15. An inference processing method for inferring a feature of input data using a trained neural network, the inference processing method comprising:

a first step of setting a bit accuracy of inference calculation and a number of units of the trained neural network based on an input inference accuracy; and

a second step of performing an inference calculation of the trained neural network, taking the input data stored in a first storage unit and a weight of the trained neural network stored in a second storage unit as inputs, based on the bit accuracy of the inference calculation and the number of units set in the first step to infer the feature of the input data.
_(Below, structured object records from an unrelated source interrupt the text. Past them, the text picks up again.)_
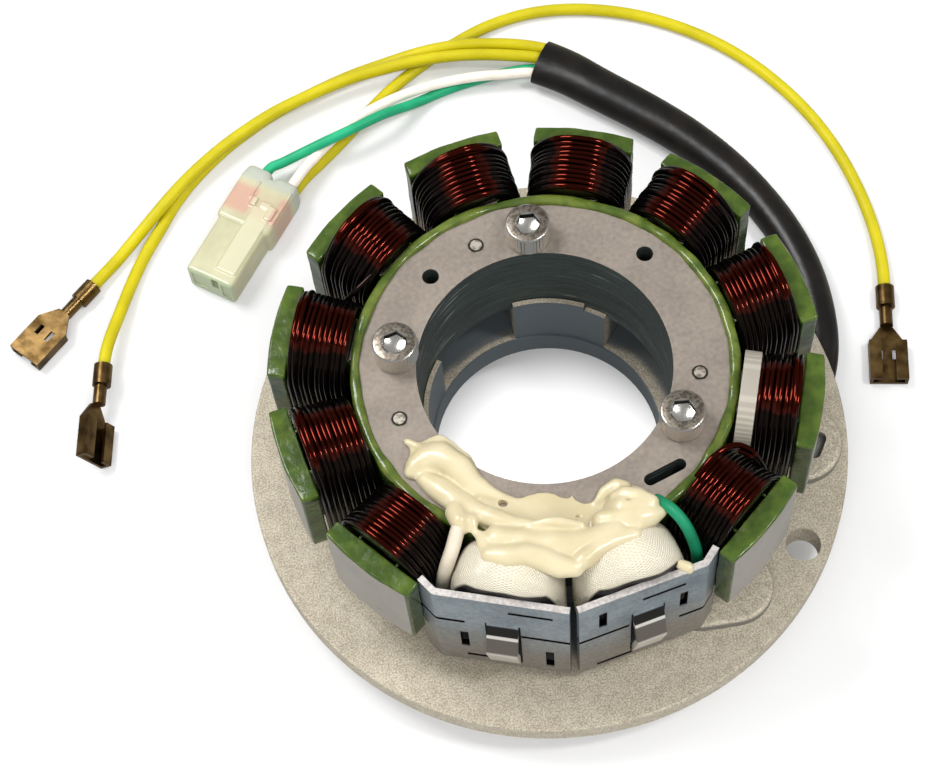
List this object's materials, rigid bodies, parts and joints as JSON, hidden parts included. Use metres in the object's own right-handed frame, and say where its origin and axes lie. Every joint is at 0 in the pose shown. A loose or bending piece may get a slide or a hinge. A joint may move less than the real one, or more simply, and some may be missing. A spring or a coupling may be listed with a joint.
{
  "type": "wound stator",
  "caption": "Ring-shaped wound stator on a round cast backplate, with copper coils on a toothed core, cloth-wrapped source coils and a loose wiring harness.",
  "frame": {"origin": "on the bore axis, at the surface that the register ring under the backplate stands on", "axes": "+Z along the bore axis from the backplate to the core; -Y runs between the two source coils, towards the viewer of the picture"},
  "size_m": [0.2192, 0.202, 0.0619],
  "materials": {
    "cast_aluminium": "bead-blasted casting, machined rim",
    "core_steel": "ground steel laminations",
    "green_epoxy": "glossy epoxy coat",
    "enamelled_wire": "dark red-brown wire enamel",
    "cloth_tape": "woven white cotton tape",
    "zinc_sheet": "bluish zinc-plated sheet",
    "screw_steel": "bright plated steel",
    "nylon": "natural nylon",
    "sealant": "glossy cream silicone",
    "white_insulation": "satin vinyl",
    "green_insulation": "satin vinyl",
    "yellow_insulation": "satin vinyl",
    "black_sleeve": "satin black sleeve",
    "clear_nylon": "translucent natural nylon",
    "contact_brass": "bare brass",
    "terminal_brass": "bare brass"
  },
  "bodies": {
    "root": {"backplate": "cast_aluminium", "stator_core": "core_steel", "core_insulation": "green_epoxy", "coil_01": "enamelled_wire", "coil_02": "enamelled_wire", "coil_03": "enamelled_wire", "coil_04": "enamelled_wire", "coil_05": "enamelled_wire", "coil_08": "enamelled_wire", "coil_09": "enamelled_wire", "coil_10": "enamelled_wire", "coil_11": "enamelled_wire", "coil_12": "enamelled_wire", "source_coil_right": "cloth_tape", "source_coil_left": "cloth_tape", "pole_plate_right": "zinc_sheet", "pole_plate_left": "zinc_sheet", "cap_screws": "screw_steel", "core_rivets": "screw_steel", "cable_tie": "nylon", "silicone_bead": "sealant", "white_lead_stub": "white_insulation", "green_lead_stub": "green_insulation", "harness_sleeve": "black_sleeve", "yellow_lead_1": "yellow_insulation", "yellow_lead_2": "yellow_insulation", "yellow_lead_3": "yellow_insulation", "white_lead": "white_insulation", "green_lead": "green_insulation", "connector_housing": "clear_nylon", "contact_1": "contact_brass", "contact_2": "contact_brass", "blade_terminal_1": "terminal_brass", "blade_terminal_2": "terminal_brass", "blade_terminal_3": "terminal_brass"}
  },
  "joints": []
}
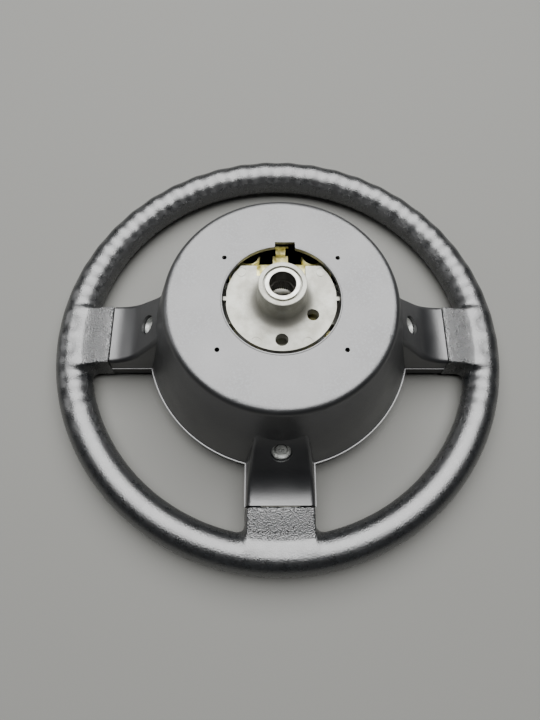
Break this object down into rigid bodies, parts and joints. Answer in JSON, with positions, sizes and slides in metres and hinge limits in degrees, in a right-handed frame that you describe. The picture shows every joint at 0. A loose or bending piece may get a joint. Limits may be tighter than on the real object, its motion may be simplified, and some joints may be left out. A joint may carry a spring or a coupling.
{
  "type": "steering wheel",
  "caption": "Three-spoke padded steering wheel with a deep rear hub cover, cast hub with splined column bore, and a sprung horn pad.",
  "frame": {"origin": "centre of the column bore at the end face of the hub's boss", "axes": "+Z along the bore towards the column, away from the driver; +Y towards 12 o'clock on the wheel; +X to the right seen from the column side"},
  "size_m": [0.38, 0.38, 0.1175],
  "materials": {
    "cover_plastic": "satin black ABS, very fine spark texture",
    "core_steel": "bare mild steel tube",
    "cast_aluminium": "as-cast aluminium, matt",
    "bush_steel": "turned and broached steel",
    "grip_foam": "black self-skinned polyurethane foam, satin, leather grain at the spoke roots",
    "trim_plastic": "matt black ABS",
    "zinc_steel": "bright zinc plated steel",
    "yellow_steel": "yellow passivated zinc on pressed steel",
    "white_nylon": "natural white moulded nylon",
    "spring_steel": "spring wire",
    "contact_brass": "brass contact",
    "black_insulator": "black phenolic",
    "pad_foam": "black self-skinned polyurethane foam, grained"
  },
  "bodies": {
    "wheel": {"rear_cover": "cover_plastic", "rim_core": "core_steel", "hub_casting": "cast_aluminium", "column_bush": "bush_steel", "rim_grip": "grip_foam", "front_trim": "trim_plastic", "cover_screws": "zinc_steel", "cover_washers": "zinc_steel", "trim_screws": "zinc_steel", "horn_bracket": "yellow_steel", "bracket_screws": "zinc_steel", "guide_bushes": "white_nylon", "horn_springs": "spring_steel", "fixed_contacts": "contact_brass", "contact_bracket": "yellow_steel", "contact_insulators": "black_insulator", "contact_rivets": "zinc_steel"},
    "pad": {"horn_pad": "pad_foam", "pad_carrier": "white_nylon", "pad_screws": "zinc_steel", "guide_bolts": "zinc_steel", "contact_blades": "contact_brass", "moving_contacts": "contact_brass", "blade_screws": "zinc_steel"}
  },
  "joints": [
    {"name": "horn_press", "type": "slide", "parent": "wheel", "child": "pad", "axis": [0, 0, 1], "range_m": [0, 0.0025], "stiffness_N_per_m": 10000, "springref_m": -0.002, "deforming": ["horn_springs"]}
  ]
}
16. The inference processing method according to claim 15, wherein the second step includes:

a third step of selecting a plurality of combinations, each of the plurality of combinations corresponding to a potential bit accuracy of the inference calculation and a potential number of units;

a fourth step of estimating an inference accuracy of the feature of the input data inferred in the second step based on each of the plurality of combinations;

a fifth step of estimating a latency which is a delay time of inference processing including the inference calculation performed in the second step based on each of the plurality of combinations;

a sixth step of determining whether or not the inference accuracy estimated in the fourth step satisfies the input inference accuracy; and

a seventh step of determining whether or not the latency estimated in the fourth step is a minimum among latencies estimated for the plurality of combinations,

wherein the bit accuracy of inference calculation and the number of units correspond to a selected combination of the plurality of combinations having an estimated latency that is the minimum among the latencies estimated for the plurality of combinations.